Unfortunately, Blitzer's second draft of history, Between Washington and Jerusalem, is a disappointment. Blitzer mentions that in preparing the book, he reviewed "literally thousands of articles' he had written on the subject during the past dozen years. Reading the book, you can almost see the marks of scissors and paste.

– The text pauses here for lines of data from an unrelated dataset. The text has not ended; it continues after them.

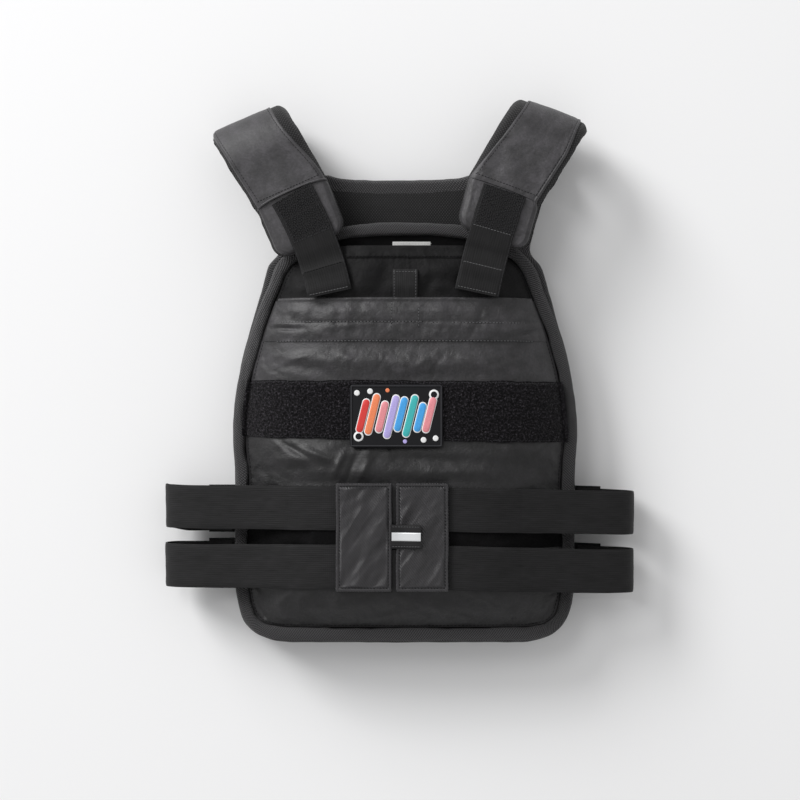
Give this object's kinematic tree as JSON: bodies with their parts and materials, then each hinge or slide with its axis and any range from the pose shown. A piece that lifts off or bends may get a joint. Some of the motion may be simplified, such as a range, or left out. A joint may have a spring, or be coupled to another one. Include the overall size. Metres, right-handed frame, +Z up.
{
  "type": "weighted vest",
  "caption": "Black weighted training vest lying on its back, with padded shoulder loops, a loaded front pocket, a hook-and-loop band with a patch, and elastic waist bands closed at the front.",
  "frame": {"origin": "on the floor, at the middle of the vest's outline", "axes": "+Z up from the floor and out of the front panel, +Y towards the shoulders, +X to the right in the picture"},
  "size_m": [0.442, 0.5084, 0.0938],
  "materials": {
    "mesh": "matte black air mesh over foam",
    "nylon": "black plain-weave nylon, slight sheen",
    "webbing": "black woven webbing",
    "elastic": "black ribbed elastic webbing",
    "loop": "black hook-and-loop pile",
    "twill": "dark grey coated twill with a sheen",
    "patch": "soft moulded patch, black ground with coloured shapes",
    "label": "white woven tape, bare",
    "reflector": "silver-grey reflective tape"
  },
  "bodies": {
    "root": {"rear_pad": "mesh", "rear_cover": "nylon", "front_pad": "mesh", "front_cover": "nylon", "pocket_hem": "nylon", "pocket_flap": "nylon", "loop_band": "loop", "patch": "patch", "tab_loop": "webbing", "mouth_label": "label", "closure_flap_left": "twill", "closure_flap_right": "twill", "pull_tab": "webbing", "reflective_strip": "reflector", "shoulder_pad_left": "mesh", "shoulder_face_left": "nylon", "shoulder_piping_left": "webbing", "shoulder_strap_left": "webbing", "waist_band_upper_left": "elastic", "side_tab_upper_left": "webbing", "waist_band_lower_left": "elastic", "side_tab_lower_left": "webbing", "shoulder_pad_right": "mesh", "shoulder_face_right": "nylon", "shoulder_piping_right": "webbing", "shoulder_strap_right": "webbing", "waist_band_upper_right": "elastic", "side_tab_upper_right": "webbing", "waist_band_lower_right": "elastic", "side_tab_lower_right": "webbing"}
  },
  "joints": []
}
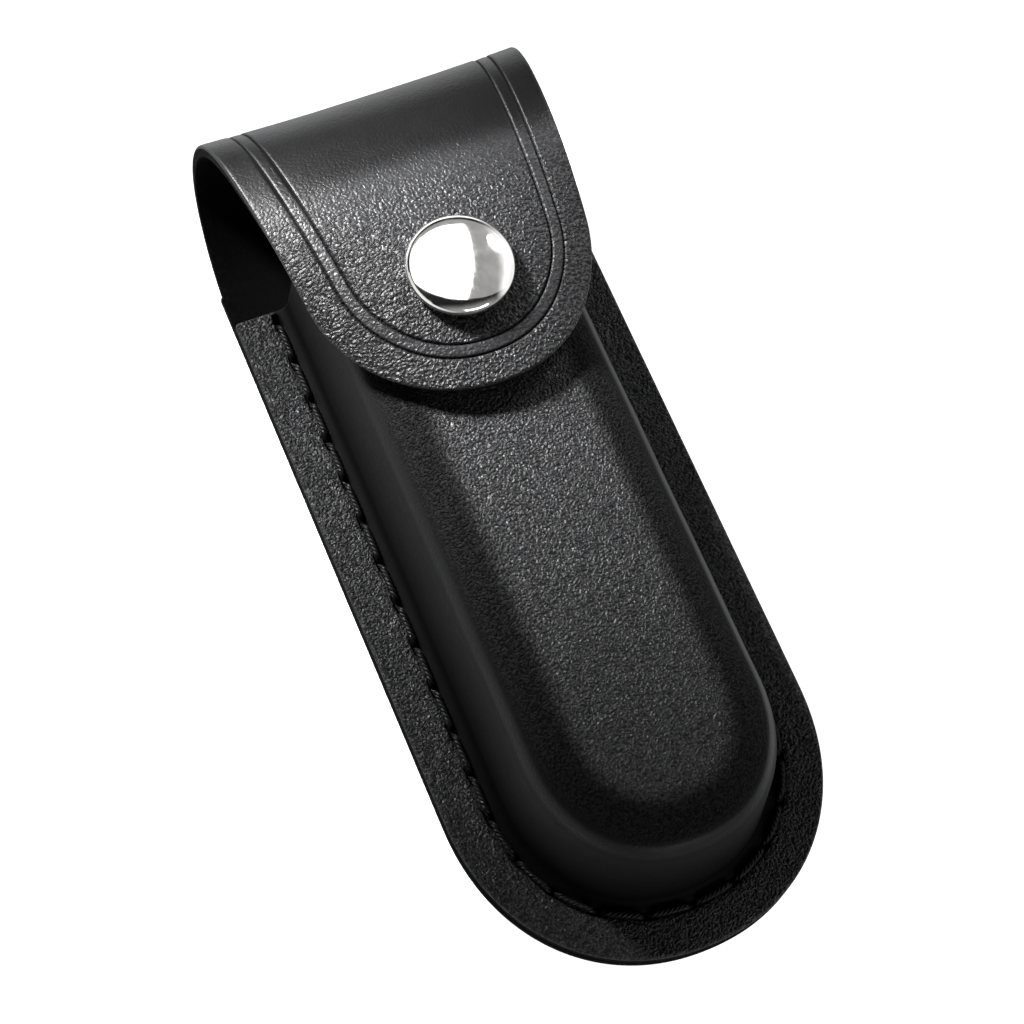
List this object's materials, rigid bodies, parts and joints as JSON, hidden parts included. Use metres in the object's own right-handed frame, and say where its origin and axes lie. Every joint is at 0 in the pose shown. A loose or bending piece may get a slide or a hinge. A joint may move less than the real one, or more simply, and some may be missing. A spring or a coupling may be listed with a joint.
{
  "type": "multi tool belt sheath",
  "caption": "Moulded black leather belt sheath for a folding multi tool, with a stitched box pocket, a fold-over flap closed by a snap, and a belt loop on the back.",
  "frame": {"origin": "centre of the sheath's box, on the outer face of the belt loop that it rests on", "axes": "+Z out of the sheath's front, +Y along its length from the round end to the fold, +X to the right seen from the front"},
  "size_m": [0.0534, 0.1298, 0.0403],
  "materials": {
    "leather": "black, pebbled grain, semi-gloss where moulded, with a matte flesh side",
    "thread": "black twisted waxed sewing thread",
    "nickel": "polished nickel plate",
    "spring": "plain brass wire"
  },
  "bodies": {
    "sheath": {"back_panel": "leather", "front_pocket": "leather", "belt_loop": "leather", "pocket_thread": "thread", "pocket_bobbin_thread": "thread", "loop_upper_thread": "thread", "loop_upper_bobbin_thread": "thread", "loop_lower_thread": "thread", "loop_lower_bobbin_thread": "thread", "snap_stud": "nickel", "snap_post": "nickel"},
    "fold_1": {"fold_segment_1": "leather"},
    "fold_2": {"fold_segment_2": "leather"},
    "fold_3": {"fold_segment_3": "leather"},
    "fold_4": {"fold_segment_4": "leather"},
    "flap": {"flap": "leather", "snap_cap": "nickel", "snap_socket": "nickel", "snap_spring": "spring"}
  },
  "joints": [
    {"name": "fold_bend_1", "type": "hinge", "parent": "sheath", "child": "fold_1", "pos_m": [0, 0.05363, 0.00709], "axis": [-1, 0, 0], "range_deg": [0, 30]},
    {"name": "fold_bend_2", "type": "hinge", "parent": "fold_1", "child": "fold_2", "pos_m": [0, 0.06272, 0.01303], "axis": [-1, 0, 0], "range_deg": [0, 30]},
    {"name": "fold_bend_3", "type": "hinge", "parent": "fold_2", "child": "fold_3", "pos_m": [0, 0.06494, 0.02025], "axis": [-1, 0, 0], "range_deg": [0, 30]},
    {"name": "fold_bend_4", "type": "hinge", "parent": "fold_3", "child": "fold_4", "pos_m": [0, 0.06233, 0.0272], "axis": [-1, 0, 0], "range_deg": [0, 30]},
    {"name": "fold_bend_5", "type": "hinge", "parent": "fold_4", "child": "flap", "pos_m": [0, 0.05014, 0.03401], "axis": [-1, 0, 0], "range_deg": [0, 30]}
  ],
  "couplings": [
    {"joint": "fold_bend_2", "follows": "fold_bend_1", "ratio": 1},
    {"joint": "fold_bend_3", "follows": "fold_bend_1", "ratio": 1},
    {"joint": "fold_bend_4", "follows": "fold_bend_1", "ratio": 1},
    {"joint": "fold_bend_5", "follows": "fold_bend_1", "ratio": 1}
  ]
}
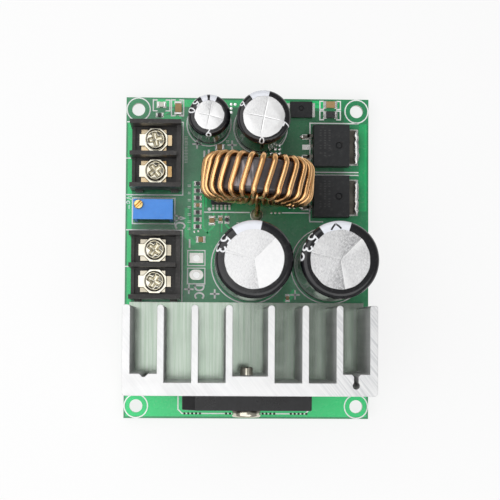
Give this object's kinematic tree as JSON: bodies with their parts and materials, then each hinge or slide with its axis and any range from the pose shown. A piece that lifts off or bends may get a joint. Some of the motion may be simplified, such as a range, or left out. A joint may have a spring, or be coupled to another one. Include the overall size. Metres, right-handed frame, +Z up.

Blitzer's basic problem in this book is a familiar one for daily journalists: too many facts, too little perspective--too much of the raw material of history and too little of the refined product. A reader senses in the book a caution, a wariness about offending sources. For example, there is a lengthy discussion of the role of the Israeli ambassador in Washington, drawing on Blitzer's relationships with the last four: Evron, Dinitz, Arens, and Rosenne. But Blitzer shies away from making strong judgments about the...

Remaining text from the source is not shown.